## DATA EXCERPT
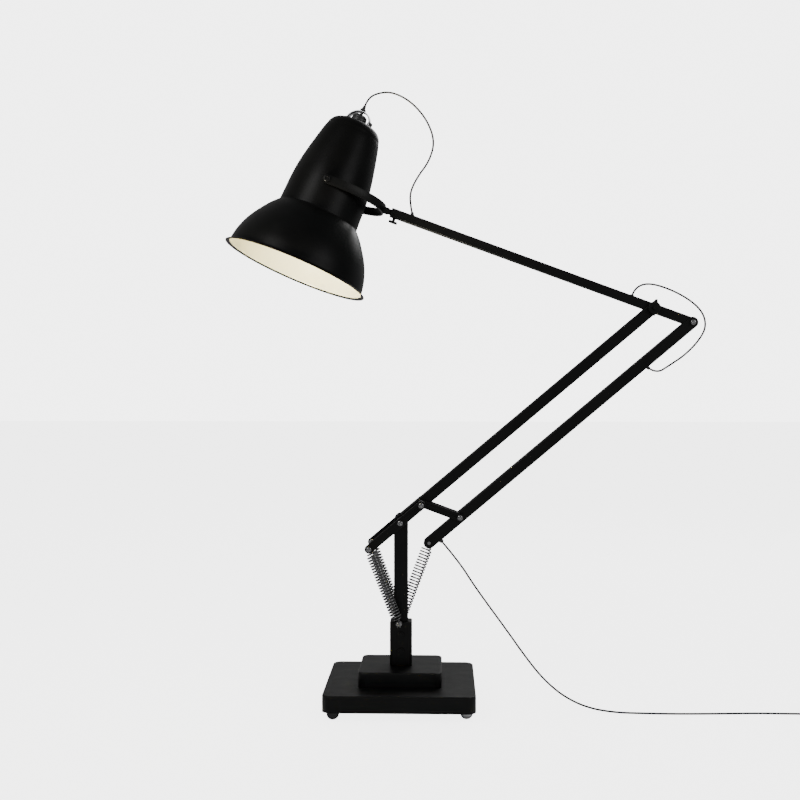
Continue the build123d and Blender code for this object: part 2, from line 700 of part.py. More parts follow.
with BuildPart() as shade_shell:
    with BuildSketch(SHADE_PLANE):
        with BuildLine():
            bell_in = wall(BELL, 2)
            neck_in = wall(NECK, 2)
            top_in = wall(SHOULDER, 2)
            corner = (123.6, 183)
            waist = ((neck_in[-1][0] + top_in[0][0]) / 2, (neck_in[-1][1] + top_in[0][1]) / 2)
            Polyline((224.6, 0.6), (226.6, 0), (226.6, 2), BELL[0])
            Spline(BELL)
            Spline(NECK)
            Spline(SHOULDER)
            Polyline(SHOULDER[-1], (8, 494), (8, 492), (30, 492))
            Spline([(30, 492)] + [p for p in reversed(top_in[1:-1])] + [waist])
            Spline([waist] + [p for p in reversed(neck_in[1:-1])] + [corner])
            Spline([corner] + [p for p in reversed(bell_in[1:-1])] + [(214, 5.4)])
            Line((214, 5.4), (224.6, 0.6))
        make_face()
    revolve(axis=SHADE_AXIS)
    with BuildSketch(Plane(origin=HEAD, z_dir=FORK_SIDE)):
        Circle(4.1)
    extrude(amount=150, both=True, mode=Mode.SUBTRACT)

with BuildPart() as lampholder:
    with BuildSketch(on_axis(412)):
        Circle(24)
    extrude(amount=80)
    with BuildSketch(on_axis(412)):
        Circle(14)
    extrude(amount=34, mode=Mode.SUBTRACT)

with BuildPart() as lampholder_cap:
    with BuildSketch(on_axis(494)):
        Circle(24)
    extrude(amount=14)
    fillet(lampholder_cap.faces().sort_by(SHADE_AXIS)[-1].edges(), 3)

with BuildPart() as cap_bridge:
    with BuildSketch(Plane(origin=on_axis(496).origin, x_dir=SHADE_OUT, z_dir=SHADE_PLANE.z_dir)):
        Ellipse(41, 37)
        Ellipse(38, 34, mode=Mode.SUBTRACT)
        with Locations((0, -50)):
            Rectangle(120, 100, mode=Mode.SUBTRACT)
    extrude(amount=9, both=True)
    with BuildSketch(on_axis(491.9, 41), on_axis(491.9, -41)):
        Circle(6.5)
    extrude(amount=12)
    add(shade_shell.part, mode=Mode.SUBTRACT)
    with BuildSketch(on_axis(520)):
        Circle(5)
    extrude(amount=20, mode=Mode.SUBTRACT)

with BuildPart() as cable_gland:
    with BuildSketch(on_axis(508)):
        Circle(5)
    extrude(amount=30)
    with BuildSketch(on_axis(533)):
        RegularPolygon(8, 6, major_radius=False)
    extrude(amount=7)
    with BuildSketch(on_axis(540)):
        Circle(6)
    extrude(amount=12, taper=8)

with BuildPart() as bulb:
    with BuildSketch(SHADE_PLANE):
        with BuildLine():
            Polyline((0, 442), (13.2, 442), (13.2, 410), (16, 400))
            Spline((16, 400), (31, 366), (34, 346), (24, 318), (0, 308))
            Line((0, 308), (0, 442))
        make_face()
    revolve(axis=SHADE_AXIS)

# ---------------------------------------------------------------- castors
WHEEL_TRAIL = 7.0
WHEEL_SIDE = 5.0
CASTORS = {1: (-1, -1, 190), 2: (1, -1, -17), 3: (1, 1, 35), 4: (-1, 1, 150)}
castor_parts = {}
for number, (sx, sy, heading) in CASTORS.items():
    t = radians(heading)
    lead = Vector(cos(t), sin(t), 0)
    side = Vector(-sin(t), cos(t), 0)
    swivel = Vector(sx * CASTOR_PITCH / 2, sy * CASTOR_PITCH / 2, 0)
    centre = swivel + lead * WHEEL_TRAIL + side * WHEEL_SIDE + Vector(0, 0, WHEEL_R)
    print("castor", number, swivel, "wheel", centre, "axis", side)
    profile = Plane(origin=centre, x_dir=(0, 0, 1), z_dir=lead * -1)
    axle = Axis(centre, side)
    with BuildPart() as castor_hood:
        with BuildSketch(profile):
            with BuildLine():
                Line((0, -17.3), (0, 0))
                Line((0, 0), (17.3, 0))
                ThreePointArc((17.3, 0), (17.3 * cos(pi / 4), -17.3 * sin(pi / 4)), (0, -17.3))
            make_face()
        revolve(axis=axle)
        with BuildSketch(Plane(origin=swivel + Vector(0, 0, 24))):
            Circle(4)
        extrude(amount=40.5)
        with BuildSketch(Plane(origin=swivel + Vector(0, 0, 36))):
            Circle(6)
        extrude(amount=9.9)
        with BuildSketch(Plane(origin=centre, z_dir=side)):
            Circle(3)
        extrude(amount=9)
    with BuildPart() as castor_tyre:
        with BuildSketch(Plane(origin=centre + side * 0.3, z_dir=side)):
            Circle(WHEEL_R)
            Circle(12.5, mode=Mode.SUBTRACT)
        extrude(amount=9.5)
        fillet(castor_tyre.edges().group_by(SortBy.LENGTH)[-1], 2.5)
    with BuildPart() as castor_hub:
        with BuildSketch(Plane(origin=centre + side * 0.3, z_dir=side)):
            Circle(12.5)
        extrude(amount=12)
        fillet(castor_hub.faces().sort_by(Axis(centre, side))[-1].edges(), 2.2)
        with BuildSketch(Plane(origin=centre, z_dir=side)):
            Circle(3.05)
        extrude(amount=9.3, mode=Mode.SUBTRACT)
    castor_parts["castor_hood_%d" % number] = castor_hood
    castor_parts["castor_tyre_%d" % number] = castor_tyre
    castor_parts["castor_hub_%d" % number] = castor_hub


# ---------------------------------------------------------------- cords
def bend_radii(points):
    radii = []
    for i in range(1, len(points) - 1):
        before = Vector(*points[i]) - Vector(*points[i - 1])
        after = Vector(*points[i + 1]) - Vector(*points[i])
        turn = radians(before.get_angle(after))
        radii.append(0.45 * min(before.length, after.length) / tan(turn / 2))
    return radii


def report(name, points, radii, length):
    runs = [(Vector(*points[i + 1]) - Vector(*points[i])).length for i in range(len(points) - 1)]
    ratio = max(max(a, b) / min(a, b) for a, b in zip(runs, runs[1:]))
    print(name, "length", round(length, 1), "radii", [round(r, 1) for r in radii])
    print(name, "runs", [round(r, 1) for r in runs], "largest ratio", round(ratio, 2))


GLAND_TOP = HEAD + SHADE_UP * (552 - PIVOT_S)
HEAD_END = arm_top(HEAD_ENTRY, SMALL_HALF) + HEAD_GLAND * 9
ELBOW_START = arm_top(ELBOW_EXIT, SMALL_HALF + GROMMET)
ELBOW_END = under_bar(ELBOW_ENTRY, 17) + GLAND_AXIS * 8
MAINS_START = under_bar(MAINS_EXIT, 25)
FLOOR_Z = 3.1
COIL = (1246.0, -61.0)
COIL_OUTER = 46.0
COIL_INNER = 33.4
COIL_TOP = 24.9

head_route = [tuple(GLAND_TOP), tuple(GLAND_TOP + SHADE_UP * 25), (-76, 30, 1867), (-30, 26, 1871), (27, 20, 1842),
              (77, 15, 1786), (103, 10, 1717), (86, 7, 1656), (50, 4, 1608), (28, 1, 1563),
              tuple(HEAD_END + HEAD_GLAND * 27), tuple(HEAD_END)]
elbow_route = [tuple(ELBOW_START), tuple(arm_top(ELBOW_EXIT, 39)), (745, 0, 1284), (800, 0, 1271),
               (866, 0, 1239), (913, 0, 1198), (925, 0, 1150), (898, 0, 1104), (858, 0, 1064),
               (813, 0, 1034), tuple(ELBOW_END + GLAND_AXIS * 27), tuple(ELBOW_END)]
mains_route = [tuple(MAINS_START), tuple(under_bar(MAINS_EXIT, 104)), (223, -20, 365),
               (274, -31, 296), (325, -43, 228), (374, -56, 160), (425, -69, 97), (485, -82, 46),
               (556, -95, 14), (636, -107, FLOOR_Z), (720, -114, FLOOR_Z), (806, -117, FLOOR_Z),
               (892, -114, FLOOR_Z), (978, -108, FLOOR_Z), (1062, -102, FLOOR_Z),
               (COIL[0] - 108, COIL[1] - 43, FLOOR_Z), (COIL[0] - 36, COIL[1] - 43, FLOOR_Z)]


def cord(points):
    radii = bend_radii(points)
    with BuildPart() as tube:
        with BuildLine() as path:
            FilletPolyline(points, radius=radii)
        with BuildSketch(Plane(origin=path.line @ 0, z_dir=path.line % 0)):
            Circle(CORD / 2)
        sweep()
    return tube.part, radii, sum(e.length for e in path.line.edges())


with BuildPart() as head_cable:
    tube, radii, length = cord(head_route)
    add(tube)
report("head_cable", head_route, radii, length)

with BuildPart() as elbow_cable:
    tube, radii, length = cord(elbow_route)
    add(tube)
report("elbow_cable", elbow_route, radii, length)

with BuildPart() as mains_cable:
    tube, radii, length = cord(mains_route)
    add(tube)
report("mains_cable", mains_route, radii, length)

PLUG = Vector(COIL[0] + 41, COIL[1] + 92, 13)
tail_route = [(COIL[0] + 42, COIL[1] - 6, 21), (COIL[0] + 42, COIL[1] + 34, 21),
              (COIL[0] + 41, COIL[1] + 72, 13), tuple(PLUG)]
tail, radii, length = cord(tail_route)
report("coil tail", tail_route, radii, length)

with BuildPart() as mains_coil:
    with BuildSketch(Plane(origin=(COIL[0], COIL[1], 0), x_dir=(1, 0, 0), z_dir=(0, -1, 0))):
        with Locations(((COIL_INNER + COIL_OUTER) / 2, COIL_TOP / 2 + 0.15)):
            RectangleRounded(COIL_OUTER - COIL_INNER, COIL_TOP - 0.3, 3.1)
    revolve(axis=Axis((COIL[0], COIL[1], 0), (0, 0, 1)))
    with BuildSketch(Plane(origin=(COIL[0] - 36, COIL[1] - 43, FLOOR_Z), z_dir=(1, 0, 0))):
        Circle(CORD / 2)
    extrude(amount=36)
    add(tail)


def plug_plane(distance):
    return Plane(origin=PLUG + Vector(0, distance, 0), x_dir=(1, 0, 0), z_dir=(0, 1, 0))


with BuildPart() as mains_plug:
    with BuildSketch(plug_plane(0)):
        Circle(5)
    extrude(amount=14, taper=-6)
    with BuildSketch(plug_plane(12)):
        RectangleRounded(34, 25.6, 8)
    extrude(amount=32)
    fillet(mains_plug.faces().sort_by(Axis.Y)[-1].edges(), 2)
    with BuildSketch(plug_plane(40)):
        with Locations((9.5, 0), (-9.5, 0)):
            Circle(2)
    extrude(amount=23)

for builder, name in [
        (base_plate, "base_plate"), (base_step, "base_step"), (ballast_plate, "ballast_plate"),
        (base_screws, "base_screws"), (castor_sockets, "castor_sockets"),
        (swivel_bush, "swivel_bush"), (mast_bracket, "mast_bracket"), (mast, "mast"),
        (swivel_spindle, "swivel_spindle"), (spindle_nut, "spindle_nut"),
        (bracket_bolts, "bracket_bolts"), (spring_anchor_shaft, "spring_anchor_shaft"),
        (spring_near, "spring_near"), (spring_far, "spring_far"), (spring_rear, "spring_rear"),
        (lower_arm_tube, "lower_arm_tube"), (yoke_plates, "yoke_plates"),
        (mast_pivot_shaft, "mast_pivot_shaft"), (link_pivot_shaft, "link_pivot_shaft"),
        (spring_pins, "spring_pins"), (yoke_spacers, "yoke_spacers"),
        (elbow_bolt, "elbow_bolt"), (elbow_wing_nut, "elbow_wing_nut"),
        (upper_arm_tube, "upper_arm_tube"), (upper_arm_bushes, "upper_arm_bushes"),
        (upper_arm_plug, "upper_arm_plug"), (upper_arm_grommets, "upper_arm_grommets"),
        (thumb_screw, "thumb_screw"), (rear_bar_tube, "rear_bar_tube"),
        (rear_bar_grommets, "rear_bar_grommets"), (tail_pivot_bolt, "tail_pivot_bolt"),
        (link_end_bolt, "link_end_bolt"), (rear_spring_pin, "rear_spring_pin"),
        (link_plates, "link_plates"), (head_fork, "head_fork"),
        (fork_pivot_screws, "fork_pivot_screws"), (shade_shell, "shade_shell"),
        (lampholder, "lampholder"), (lampholder_cap, "lampholder_cap"),
        (cap_bridge, "cap_bridge"), (cable_gland, "cable_gland"), (bulb, "bulb"),
        (head_cable, "head_cable"), (elbow_cable, "elbow_cable"), (mains_cable, "mains_cable"),
        (mains_coil, "mains_coil"), (mains_plug, "mains_plug")] + [
        (part, name) for name, part in castor_parts.items()]:
    save(builder, name)
    box = builder.part.bounding_box()
    print(name, len(builder.part.solids()), builder.part.is_valid, round(builder.part.volume),
          [round(v, 1) for v in (box.min.X, box.min.Y, box.min.Z, box.max.X, box.max.Y, box.max.Z)])
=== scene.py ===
import json
from math import cos, pi, radians, sin, sqrt

import bmesh
import bpy
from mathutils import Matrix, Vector


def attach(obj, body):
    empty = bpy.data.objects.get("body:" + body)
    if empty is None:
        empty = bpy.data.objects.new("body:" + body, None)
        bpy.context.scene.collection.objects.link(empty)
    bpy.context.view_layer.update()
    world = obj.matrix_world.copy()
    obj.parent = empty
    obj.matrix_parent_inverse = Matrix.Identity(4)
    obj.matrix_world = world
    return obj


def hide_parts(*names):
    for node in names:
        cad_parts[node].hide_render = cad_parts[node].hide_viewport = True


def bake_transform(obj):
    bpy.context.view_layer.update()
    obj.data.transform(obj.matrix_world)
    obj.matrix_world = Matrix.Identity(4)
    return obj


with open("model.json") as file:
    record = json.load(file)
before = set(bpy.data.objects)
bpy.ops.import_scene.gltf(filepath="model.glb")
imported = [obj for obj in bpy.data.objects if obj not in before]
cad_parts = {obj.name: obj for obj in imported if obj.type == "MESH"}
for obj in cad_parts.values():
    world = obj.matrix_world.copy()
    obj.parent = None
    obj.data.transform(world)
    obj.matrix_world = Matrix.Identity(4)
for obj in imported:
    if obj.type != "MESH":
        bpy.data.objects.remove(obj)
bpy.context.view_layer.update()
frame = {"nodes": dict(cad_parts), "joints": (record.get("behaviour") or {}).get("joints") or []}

NODES = frame["nodes"]
JOINTS = {j["name"]: j for j in frame["joints"]}

# directions along and above the lower arm and the upper arm
LOWER_ANGLE = radians(40.2)
TAIL_ANGLE = radians(-20.2)
BAR = Vector((cos(LOWER_ANGLE), 0, sin(LOWER_ANGLE)))
BAR_UP = Vector((-sin(LOWER_ANGLE), 0, cos(LOWER_ANGLE)))
ARM = Vector((cos(TAIL_ANGLE), 0, sin(TAIL_ANGLE)))
ARM_UP = Vector((-sin(TAIL_ANGLE), 0, cos(TAIL_ANGLE)))

# pivots, in metres
YOKE_DOWN = 0.123        # mast pivot to the side springs' pins
LINK_UP = 0.082          # mast pivot to the link's pivot
TAIL_LENGTH = 0.125      # lower arm to rear bar
MAST_PIVOT = Vector(JOINTS["lower_arm_pivot"]["pos_m"])
ELBOW = Vector(JOINTS["elbow"]["pos_m"])
HEAD = Vector(JOINTS["shade_tilt"]["pos_m"])
TAIL_PIVOT = Vector(JOINTS["rear_bar_pivot"]["pos_m"])
LINK_END = Vector(JOINTS["link_pivot"]["pos_m"])
LINK_TOP = MAST_PIVOT + BAR * LINK_UP
SPRING_TOP = MAST_PIVOT - BAR * YOKE_DOWN
SPRING_FOOT = Vector((-0.005, 0, 0.25))
REAR_FOOT = MAST_PIVOT + BAR * (LINK_UP - YOKE_DOWN) + ARM * TAIL_LENGTH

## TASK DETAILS
Output exactly the lines of the material above from the one containing "box = builder.part.bounding_box()" up to and including the one containing "cad_parts[node].hide_render = cad_parts[node].hide_viewport".

## FINISHED TASK
    box = builder.part.bounding_box()
    print(name, len(builder.part.solids()), builder.part.is_valid, round(builder.part.volume),
          [round(v, 1) for v in (box.min.X, box.min.Y, box.min.Z, box.max.X, box.max.Y, box.max.Z)])
=== scene.py ===
import json
from math import cos, pi, radians, sin, sqrt

import bmesh
import bpy
from mathutils import Matrix, Vector


def attach(obj, body):
    empty = bpy.data.objects.get("body:" + body)
    if empty is None:
        empty = bpy.data.objects.new("body:" + body, None)
        bpy.context.scene.collection.objects.link(empty)
    bpy.context.view_layer.update()
    world = obj.matrix_world.copy()
    obj.parent = empty
    obj.matrix_parent_inverse = Matrix.Identity(4)
    obj.matrix_world = world
    return obj


def hide_parts(*names):
    for node in names:
        cad_parts[node].hide_render = cad_parts[node].hide_viewport = True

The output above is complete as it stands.